* Data:
::::
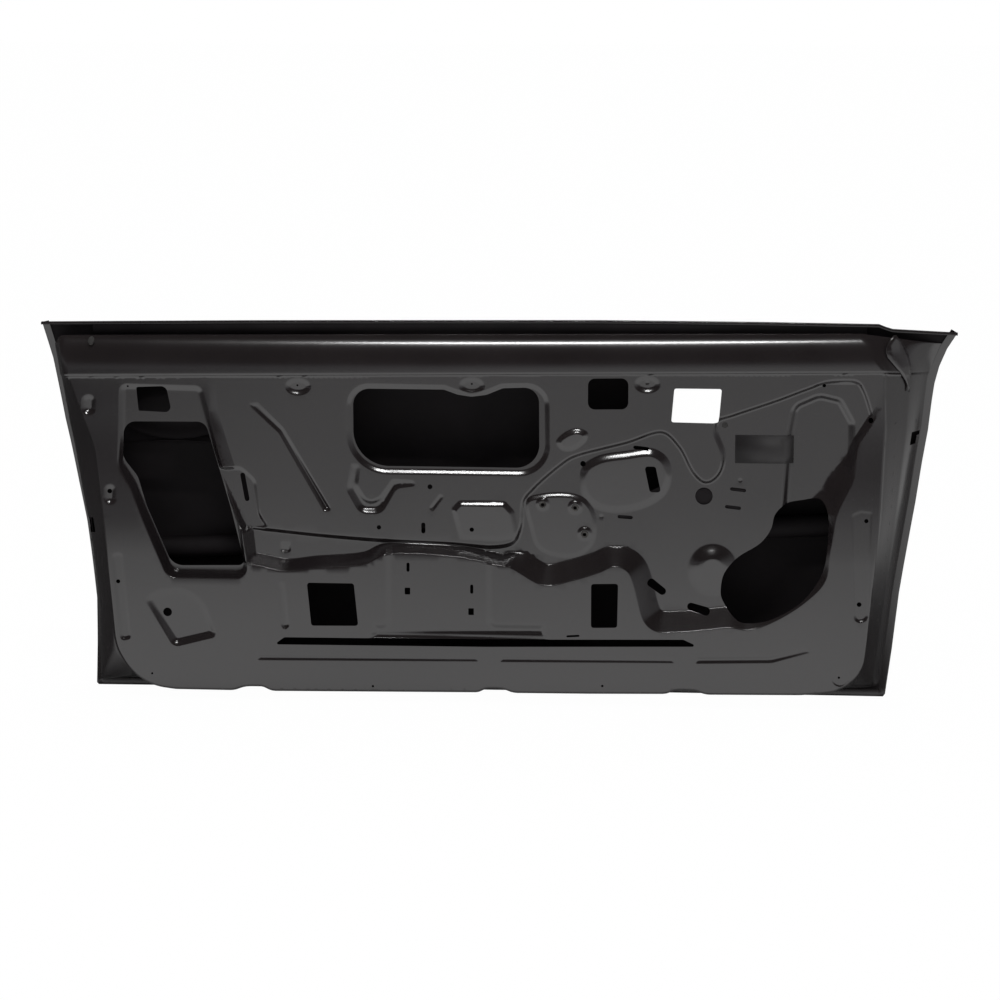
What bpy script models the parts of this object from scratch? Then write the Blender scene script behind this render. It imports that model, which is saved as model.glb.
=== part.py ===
"""Bare pressed-steel shell of a long two-door car's left door, seen from the cabin.

Lengths here are millimetres. +X points to the hinges, the cabin is at -Y and +Z is up.
Points are laid out from the panel's own datum; in_frame moves them to the middle of the base.
"""

import math

import bmesh
import bpy
import numpy as np
from mathutils import Vector
from mathutils.bvhtree import BVHTree
from mathutils.geometry import delaunay_2d_cdt

MM = 0.001
BASE_MIDDLE = np.array((-11.0, 36.8, 0.0))

# Sheet, hem and fit
PANEL_SHEET = 1.0
SKIN_SHEET = 0.8
BRACKET_SHEET = 1.5
PATCH_SHEET = 0.5
SEAT_GAP = 0.3
HEM_RADIUS = 1.6
HEM_WIDTH = 9.0
FLANGE_WIDTH = 12.0
FLANGE_EDGE = 4.5
LIP_CLEARANCE = 16.0
LIP_CLEARANCE_FROM_Z = 460.0
LIP_CLEARANCE_OVER = 85.0
FAN_CENTRE_X = (-420.0, 400.0)
FAN_CENTRE_Z = 300.0
FACET = 12.0
EDGE_STEP = 36.0
CREASE_SPACING = 40.0
TOP_STEP = 80.0
PANEL_GRID = (75, 40)
SKIN_GRID = (92, 50)

# Outer skin: its cabin-to-street bulge
SKIN_BOTTOM_Y = 70.0
SKIN_RISE = 111.0
SKIN_FALL = 129.0
SKIN_BOW = 10.0
SKIN_HEIGHT = 530.0
HALF_LENGTH = 655.0
LIP_WIDTH = 8.0
LIP_DROP = 3.0
LIP_BEND = 1.2
LIP_RISE = 0.8

REAR_EDGE = [(-676, 549), (-664, 494), (-652, 401), (-646, 366), (-636, 303), (-626, 245),
             (-619, 185), (-613, 129), (-612, 64), (-612, 3)]
BOTTOM_EDGE = [(-609, 0), (-200, 0), (200, 2), (560, 4)]
FRONT_EDGE = [(563, 8), (572, 74), (581, 156), (587, 196), (602, 292), (610, 353), (617, 400),
              (621, 444), (624, 470), (630, 496), (640, 522), (654, 546)]
TOP_EDGE = [(562, 550), (552, 553), (542, 557), (372, 558), (141, 558), (-151, 555), (-371, 553)]

# Belt roll along the top of the inner panel
BELT_TOP_Z = 540.0
BELT_TOP_SLOPE = 0.0115
CREASE_Z = 481.5
CREASE_SLOPE = 0.0154
CREASE_STEP = 4.0
BELT_DEPTH = 25.0
BELT_BOW = 6.0
BELT_FLANGE = 12.0
BELT_EDGE = 1.5
BELT_STATIONS = 22
BELT_ENDS_LOW = (-637, 552)
BELT_ENDS_TOP = (-644, 518)

# Levels of the inner panel's face (negative is towards the cabin)
FRAME_LEVEL = -20.0
FRAME_TOP_Z = 478.0
FRAME_FULL_Z = 215.0
ACCESS_LEVEL = 3.0
NICHE_LEVEL = 3.0
REGULATOR_LEVEL = 6.0
LAMP_LEVEL = 14.0
MIDDLE_LEVEL = -14.0
CENTRE_LEVEL = 4.0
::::
* Brief: Set every line of the listing down word for word.

* Expected output:
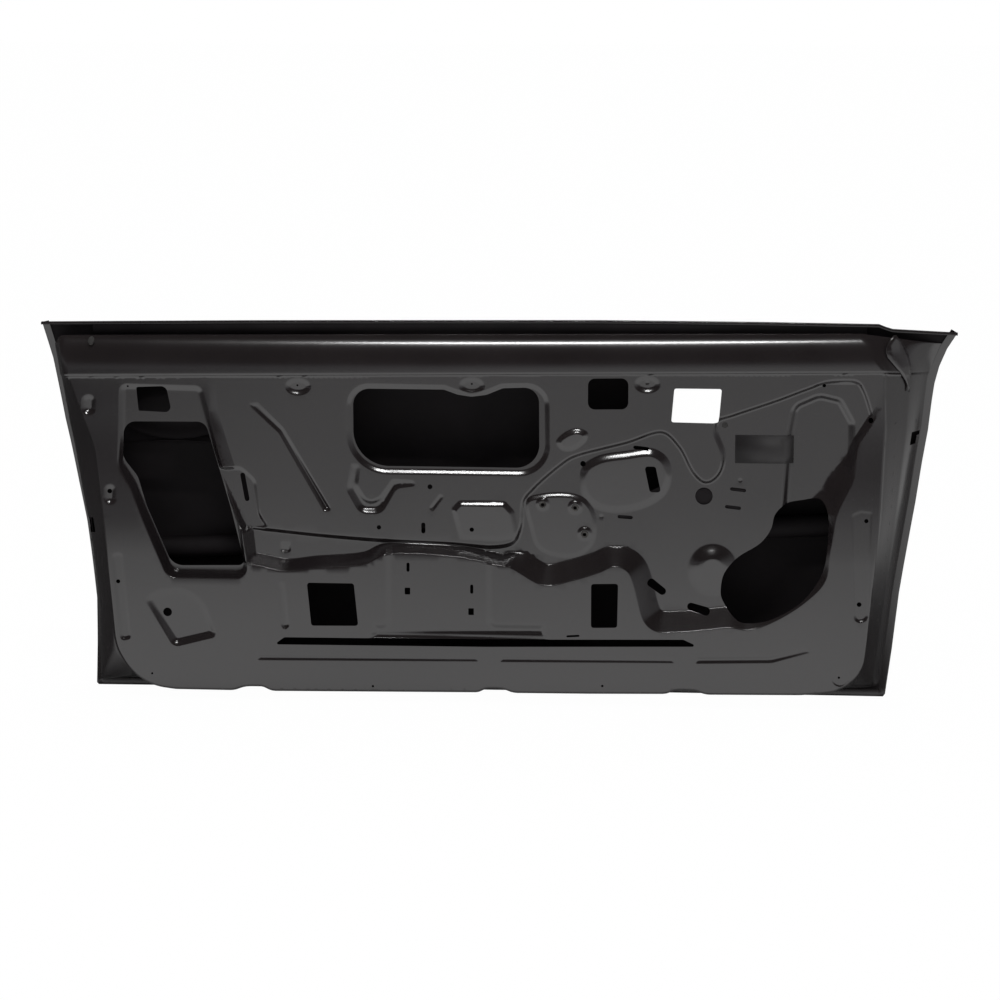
What bpy script models the parts of this object from scratch? Then write the Blender scene script behind this render. It imports that model, which is saved as model.glb.
=== part.py ===
"""Bare pressed-steel shell of a long two-door car's left door, seen from the cabin.

Lengths here are millimetres. +X points to the hinges, the cabin is at -Y and +Z is up.
Points are laid out from the panel's own datum; in_frame moves them to the middle of the base.
"""

import math

import bmesh
import bpy
import numpy as np
from mathutils import Vector
from mathutils.bvhtree import BVHTree
from mathutils.geometry import delaunay_2d_cdt

MM = 0.001
BASE_MIDDLE = np.array((-11.0, 36.8, 0.0))

# Sheet, hem and fit
PANEL_SHEET = 1.0
SKIN_SHEET = 0.8
BRACKET_SHEET = 1.5
PATCH_SHEET = 0.5
SEAT_GAP = 0.3
HEM_RADIUS = 1.6
HEM_WIDTH = 9.0
FLANGE_WIDTH = 12.0
FLANGE_EDGE = 4.5
LIP_CLEARANCE = 16.0
LIP_CLEARANCE_FROM_Z = 460.0
LIP_CLEARANCE_OVER = 85.0
FAN_CENTRE_X = (-420.0, 400.0)
FAN_CENTRE_Z = 300.0
FACET = 12.0
EDGE_STEP = 36.0
CREASE_SPACING = 40.0
TOP_STEP = 80.0
PANEL_GRID = (75, 40)
SKIN_GRID = (92, 50)

# Outer skin: its cabin-to-street bulge
SKIN_BOTTOM_Y = 70.0
SKIN_RISE = 111.0
SKIN_FALL = 129.0
SKIN_BOW = 10.0
SKIN_HEIGHT = 530.0
HALF_LENGTH = 655.0
LIP_WIDTH = 8.0
LIP_DROP = 3.0
LIP_BEND = 1.2
LIP_RISE = 0.8

REAR_EDGE = [(-676, 549), (-664, 494), (-652, 401), (-646, 366), (-636, 303), (-626, 245),
             (-619, 185), (-613, 129), (-612, 64), (-612, 3)]
BOTTOM_EDGE = [(-609, 0), (-200, 0), (200, 2), (560, 4)]
FRONT_EDGE = [(563, 8), (572, 74), (581, 156), (587, 196), (602, 292), (610, 353), (617, 400),
              (621, 444), (624, 470), (630, 496), (640, 522), (654, 546)]
TOP_EDGE = [(562, 550), (552, 553), (542, 557), (372, 558), (141, 558), (-151, 555), (-371, 553)]

# Belt roll along the top of the inner panel
BELT_TOP_Z = 540.0
BELT_TOP_SLOPE = 0.0115
CREASE_Z = 481.5
CREASE_SLOPE = 0.0154
CREASE_STEP = 4.0
BELT_DEPTH = 25.0
BELT_BOW = 6.0
BELT_FLANGE = 12.0
BELT_EDGE = 1.5
BELT_STATIONS = 22
BELT_ENDS_LOW = (-637, 552)
BELT_ENDS_TOP = (-644, 518)

# Levels of the inner panel's face (negative is towards the cabin)
FRAME_LEVEL = -20.0
FRAME_TOP_Z = 478.0
FRAME_FULL_Z = 215.0
ACCESS_LEVEL = 3.0
NICHE_LEVEL = 3.0
REGULATOR_LEVEL = 6.0
LAMP_LEVEL = 14.0
MIDDLE_LEVEL = -14.0
CENTRE_LEVEL = 4.0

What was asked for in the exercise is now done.